- **WHAT YOU SHOULD DO**
Repeat the material exactly, leaving nothing out.

• • •

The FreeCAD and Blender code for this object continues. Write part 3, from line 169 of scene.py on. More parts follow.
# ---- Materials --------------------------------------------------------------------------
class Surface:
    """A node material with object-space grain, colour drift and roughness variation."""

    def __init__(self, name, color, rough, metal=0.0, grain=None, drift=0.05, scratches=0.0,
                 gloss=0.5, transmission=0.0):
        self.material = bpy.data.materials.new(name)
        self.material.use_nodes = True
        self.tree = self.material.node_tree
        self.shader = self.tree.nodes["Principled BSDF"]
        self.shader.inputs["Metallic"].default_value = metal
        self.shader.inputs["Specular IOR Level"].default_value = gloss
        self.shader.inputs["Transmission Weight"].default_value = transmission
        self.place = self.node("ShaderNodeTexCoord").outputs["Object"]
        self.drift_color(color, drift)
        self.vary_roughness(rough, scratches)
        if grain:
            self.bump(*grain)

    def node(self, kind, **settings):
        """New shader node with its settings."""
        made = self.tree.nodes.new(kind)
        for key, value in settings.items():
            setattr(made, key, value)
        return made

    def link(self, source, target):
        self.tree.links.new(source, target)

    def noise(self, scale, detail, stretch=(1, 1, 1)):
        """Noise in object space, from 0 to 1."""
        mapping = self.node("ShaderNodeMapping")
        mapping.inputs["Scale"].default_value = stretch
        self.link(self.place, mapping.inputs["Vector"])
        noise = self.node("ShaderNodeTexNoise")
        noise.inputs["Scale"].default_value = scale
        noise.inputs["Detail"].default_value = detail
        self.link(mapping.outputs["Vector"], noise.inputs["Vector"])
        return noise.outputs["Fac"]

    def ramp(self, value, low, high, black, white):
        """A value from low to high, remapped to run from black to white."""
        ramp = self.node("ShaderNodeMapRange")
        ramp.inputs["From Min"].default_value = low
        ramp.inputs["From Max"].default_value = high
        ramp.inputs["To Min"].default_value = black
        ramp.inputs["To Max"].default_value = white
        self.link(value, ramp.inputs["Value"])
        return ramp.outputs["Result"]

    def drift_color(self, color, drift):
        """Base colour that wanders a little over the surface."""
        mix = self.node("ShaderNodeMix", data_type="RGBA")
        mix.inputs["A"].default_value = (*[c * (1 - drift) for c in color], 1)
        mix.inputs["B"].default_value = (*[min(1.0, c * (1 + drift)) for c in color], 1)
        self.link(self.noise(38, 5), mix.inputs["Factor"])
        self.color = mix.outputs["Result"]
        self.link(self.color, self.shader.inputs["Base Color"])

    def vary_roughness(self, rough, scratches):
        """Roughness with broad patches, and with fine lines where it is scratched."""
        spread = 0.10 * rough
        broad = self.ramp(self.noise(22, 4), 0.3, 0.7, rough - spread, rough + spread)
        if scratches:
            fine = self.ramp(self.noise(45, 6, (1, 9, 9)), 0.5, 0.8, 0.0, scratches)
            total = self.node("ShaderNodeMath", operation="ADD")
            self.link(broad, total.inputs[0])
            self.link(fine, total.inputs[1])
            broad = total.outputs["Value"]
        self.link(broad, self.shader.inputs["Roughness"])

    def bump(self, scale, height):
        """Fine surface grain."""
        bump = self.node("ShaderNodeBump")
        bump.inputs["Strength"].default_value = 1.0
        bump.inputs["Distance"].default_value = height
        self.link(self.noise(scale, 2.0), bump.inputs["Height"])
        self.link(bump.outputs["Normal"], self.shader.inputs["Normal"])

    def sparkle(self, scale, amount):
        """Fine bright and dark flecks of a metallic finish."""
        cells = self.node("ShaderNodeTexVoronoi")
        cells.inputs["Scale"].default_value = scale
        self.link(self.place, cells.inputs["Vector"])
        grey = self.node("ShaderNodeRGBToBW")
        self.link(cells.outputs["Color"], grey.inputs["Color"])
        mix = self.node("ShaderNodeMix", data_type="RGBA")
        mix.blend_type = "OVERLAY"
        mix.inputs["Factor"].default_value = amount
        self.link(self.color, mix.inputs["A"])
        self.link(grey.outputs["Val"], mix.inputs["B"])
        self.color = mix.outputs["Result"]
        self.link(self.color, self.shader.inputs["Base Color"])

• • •

- **EXERCISE RESULT**
The FreeCAD and Blender code for this object continues. Write part 3, from line 169 of scene.py on. More parts follow.
# ---- Materials --------------------------------------------------------------------------
class Surface:
    """A node material with object-space grain, colour drift and roughness variation."""

    def __init__(self, name, color, rough, metal=0.0, grain=None, drift=0.05, scratches=0.0,
                 gloss=0.5, transmission=0.0):
        self.material = bpy.data.materials.new(name)
        self.material.use_nodes = True
        self.tree = self.material.node_tree
        self.shader = self.tree.nodes["Principled BSDF"]
        self.shader.inputs["Metallic"].default_value = metal
        self.shader.inputs["Specular IOR Level"].default_value = gloss
        self.shader.inputs["Transmission Weight"].default_value = transmission
        self.place = self.node("ShaderNodeTexCoord").outputs["Object"]
        self.drift_color(color, drift)
        self.vary_roughness(rough, scratches)
        if grain:
            self.bump(*grain)

    def node(self, kind, **settings):
        """New shader node with its settings."""
        made = self.tree.nodes.new(kind)
        for key, value in settings.items():
            setattr(made, key, value)
        return made

    def link(self, source, target):
        self.tree.links.new(source, target)

    def noise(self, scale, detail, stretch=(1, 1, 1)):
        """Noise in object space, from 0 to 1."""
        mapping = self.node("ShaderNodeMapping")
        mapping.inputs["Scale"].default_value = stretch
        self.link(self.place, mapping.inputs["Vector"])
        noise = self.node("ShaderNodeTexNoise")
        noise.inputs["Scale"].default_value = scale
        noise.inputs["Detail"].default_value = detail
        self.link(mapping.outputs["Vector"], noise.inputs["Vector"])
        return noise.outputs["Fac"]

    def ramp(self, value, low, high, black, white):
        """A value from low to high, remapped to run from black to white."""
        ramp = self.node("ShaderNodeMapRange")
        ramp.inputs["From Min"].default_value = low
        ramp.inputs["From Max"].default_value = high
        ramp.inputs["To Min"].default_value = black
        ramp.inputs["To Max"].default_value = white
        self.link(value, ramp.inputs["Value"])
        return ramp.outputs["Result"]

    def drift_color(self, color, drift):
        """Base colour that wanders a little over the surface."""
        mix = self.node("ShaderNodeMix", data_type="RGBA")
        mix.inputs["A"].default_value = (*[c * (1 - drift) for c in color], 1)
        mix.inputs["B"].default_value = (*[min(1.0, c * (1 + drift)) for c in color], 1)
        self.link(self.noise(38, 5), mix.inputs["Factor"])
        self.color = mix.outputs["Result"]
        self.link(self.color, self.shader.inputs["Base Color"])

    def vary_roughness(self, rough, scratches):
        """Roughness with broad patches, and with fine lines where it is scratched."""
        spread = 0.10 * rough
        broad = self.ramp(self.noise(22, 4), 0.3, 0.7, rough - spread, rough + spread)
        if scratches:
            fine = self.ramp(self.noise(45, 6, (1, 9, 9)), 0.5, 0.8, 0.0, scratches)
            total = self.node("ShaderNodeMath", operation="ADD")
            self.link(broad, total.inputs[0])
            self.link(fine, total.inputs[1])
            broad = total.outputs["Value"]
        self.link(broad, self.shader.inputs["Roughness"])

    def bump(self, scale, height):
        """Fine surface grain."""
        bump = self.node("ShaderNodeBump")
        bump.inputs["Strength"].default_value = 1.0
        bump.inputs["Distance"].default_value = height
        self.link(self.noise(scale, 2.0), bump.inputs["Height"])
        self.link(bump.outputs["Normal"], self.shader.inputs["Normal"])

    def sparkle(self, scale, amount):
        """Fine bright and dark flecks of a metallic finish."""
        cells = self.node("ShaderNodeTexVoronoi")
        cells.inputs["Scale"].default_value = scale
        self.link(self.place, cells.inputs["Vector"])
        grey = self.node("ShaderNodeRGBToBW")
        self.link(cells.outputs["Color"], grey.inputs["Color"])
        mix = self.node("ShaderNodeMix", data_type="RGBA")
        mix.blend_type = "OVERLAY"
        mix.inputs["Factor"].default_value = amount
        self.link(self.color, mix.inputs["A"])
        self.link(grey.outputs["Val"], mix.inputs["B"])
        self.color = mix.outputs["Result"]
        self.link(self.color, self.shader.inputs["Base Color"])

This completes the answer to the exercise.